Where This Goes Next: Compliance as a Built-In Capability, Not an Annual Fire Drill
AI can absolutely help with compliance for accounts payable—but the real transformation is bigger than AP. It’s the shift from compliance as manual oversight to compliance as embedded execution: policies enforced by default, exceptions handled with context, and evidence captured automatically.
For CFOs, that’s not “doing more with less.” It’s doing more with more: more invoices, more business velocity, more vendors, more scrutiny—without increasing risk or burning out the team.
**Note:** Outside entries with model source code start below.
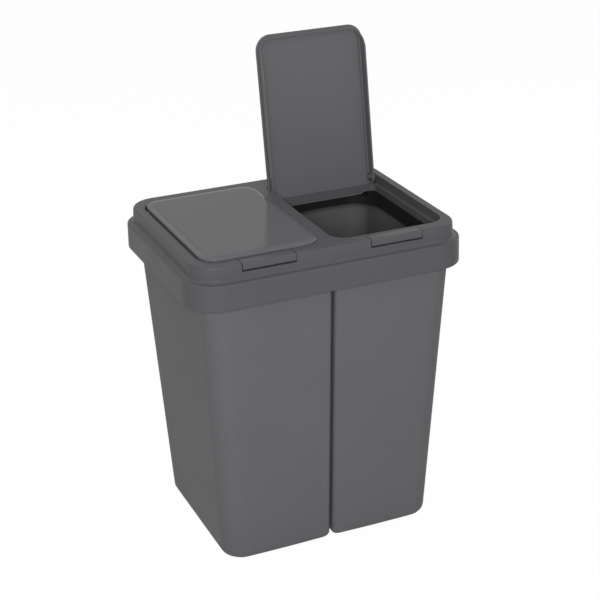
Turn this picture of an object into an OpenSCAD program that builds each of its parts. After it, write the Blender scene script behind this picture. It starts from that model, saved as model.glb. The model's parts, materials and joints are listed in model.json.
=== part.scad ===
// Double recycling bin: two tapered tubs side by side under one frame,
// with two hinged lids, two push latches and two bag rings.
// The left lid is shut and the right lid stands open, as it does in use.
// Origin: centre of the footprint on the floor. +X right, +Y back, +Z up.

/* [Frame] */
// Width of the frame's skirt
frame_w = 430; // [424:1:450]
// Depth of the frame's skirt
frame_d = 336; // [330:1:356]
// Corner radius of the skirt
skirt_corner_r = 50.5; // [46:0.5:56]
// Height of the skirt below the shoulder
skirt_h = 38.5; // [30:0.5:50]
// Height of the upper ring above the shoulder
ring_h = 24; // [23.5:0.5:32]
// Wall thickness of the frame
frame_wall = 2.5; // [2:0.1:3]
// Radius of the shoulder's rounded edge
shoulder_r = 3; // [2.6:0.1:8]
// Distance that the ring stands in from the skirt
ring_inset = 10; // [9:0.5:11.5]
// Radius of the ring's rounded top edge
ring_top_r = 4; // [3.5:0.5:5]
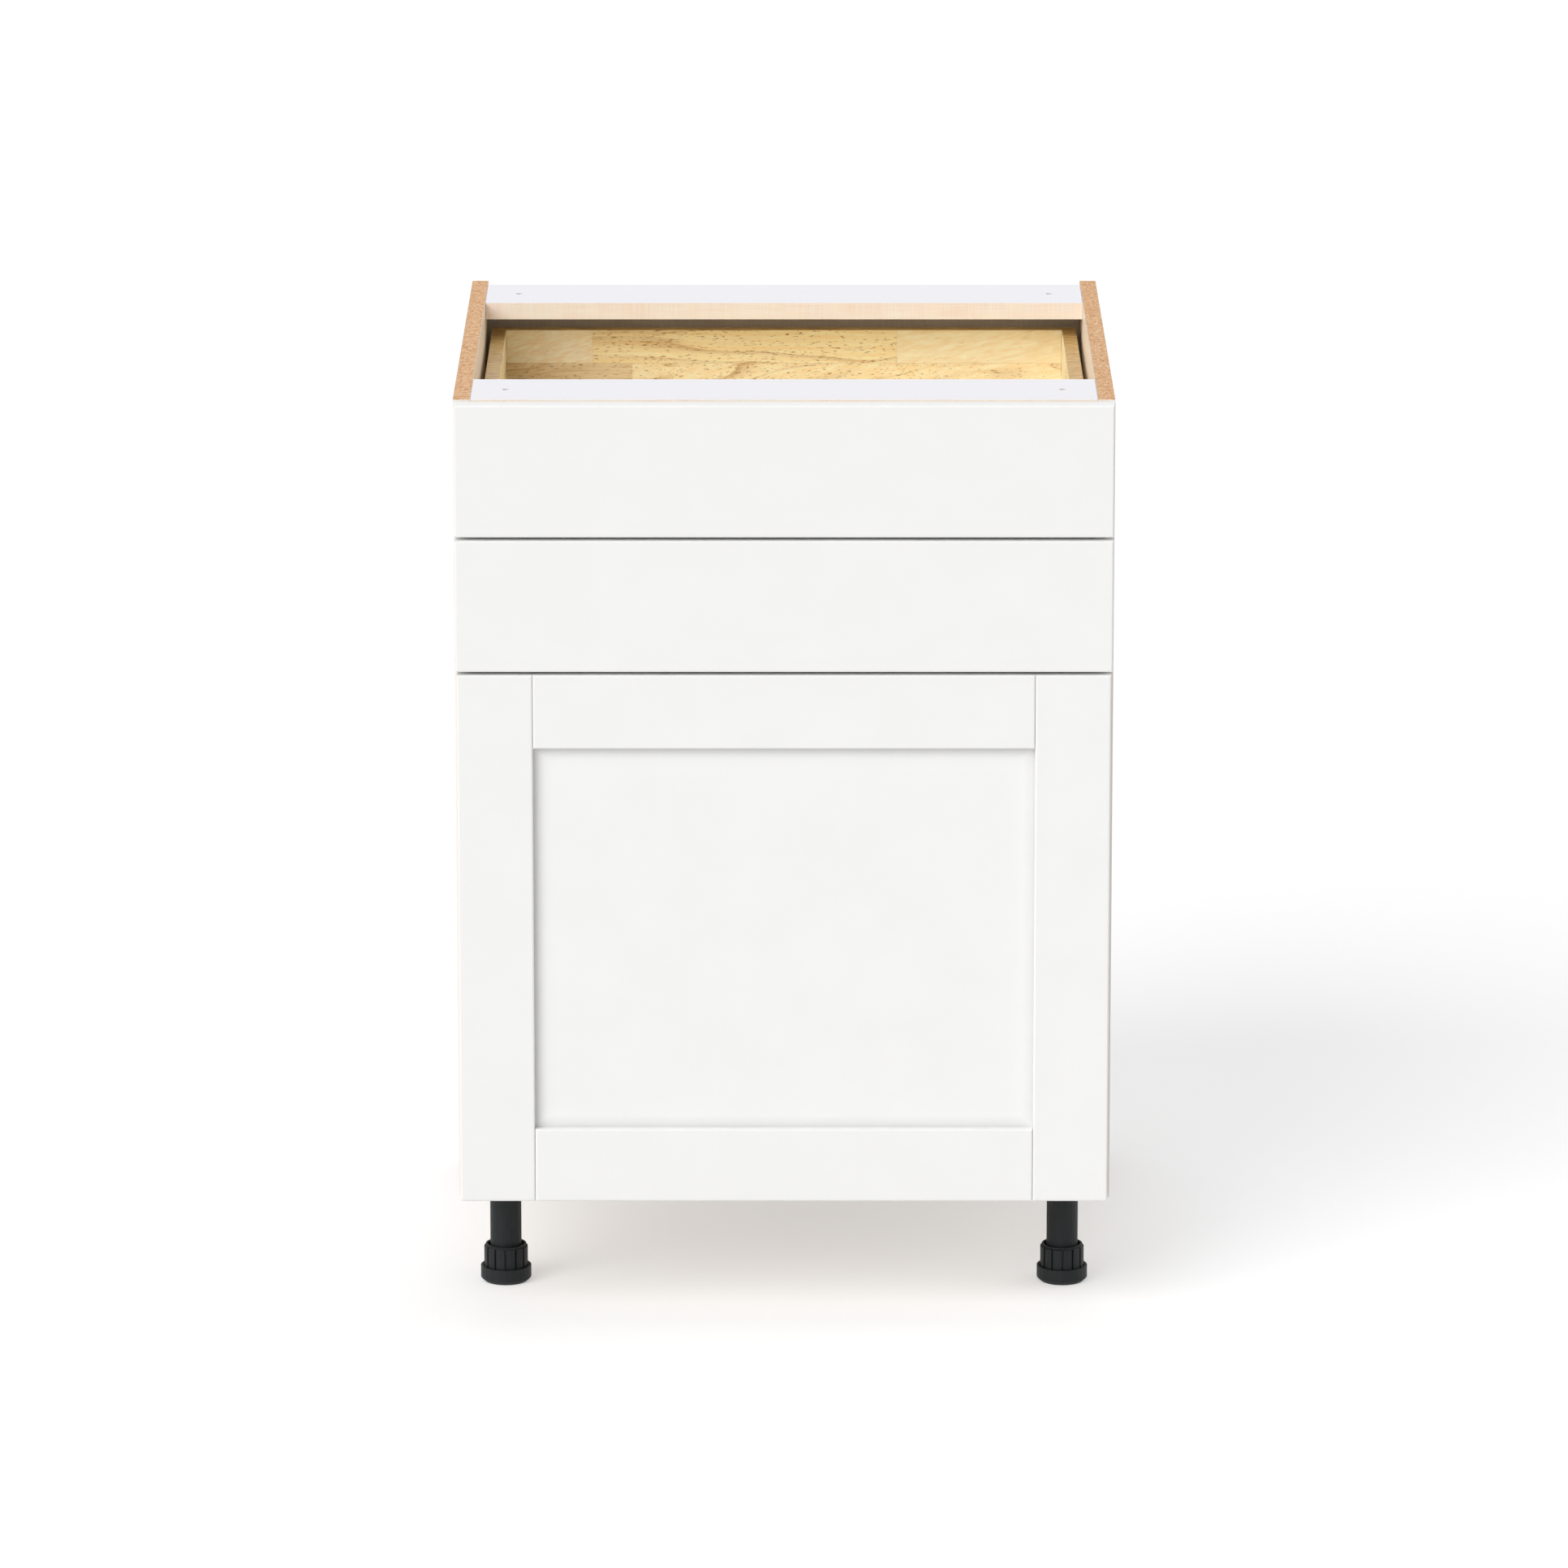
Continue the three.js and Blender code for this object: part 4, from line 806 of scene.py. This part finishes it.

Start with one workflow where compliance risk is high and rules are clear (vendor changes, invoice intake, duplicate detection). Build the habit of measuring control health continuously. Then expand—until audit readiness becomes the natural state of finance, not a seasonal project.
FAQ
Is AI in accounts payable compliant with SOX requirements?
AI can support SOX-aligned controls when it is implemented with strong governance: role-based access, segregation-of-duties checks, documented approval routing, change logs, and a complete audit trail. The key is ensuring controls are provable and repeatable—AI should strengthen evidence, not replace accountability.
Will auditors accept AI-generated audit evidence for AP?
Auditors generally care that evidence is complete, tamper-resistant, and tied to the system of record. AI can improve this by capturing source documents, timestamps, approver identities, and exception rationale automatically. Your audit team should be involved early to align on evidence standards and retention.
What’s the best first AI compliance project in AP for a midmarket CFO?
The best first project is usually vendor master controls (especially bank changes) or invoice intake compliance (required fields, matching rules, approval routing, and evidence capture). These areas have clear policies, high volume, and high risk—making ROI and risk reduction easier to prove quickly.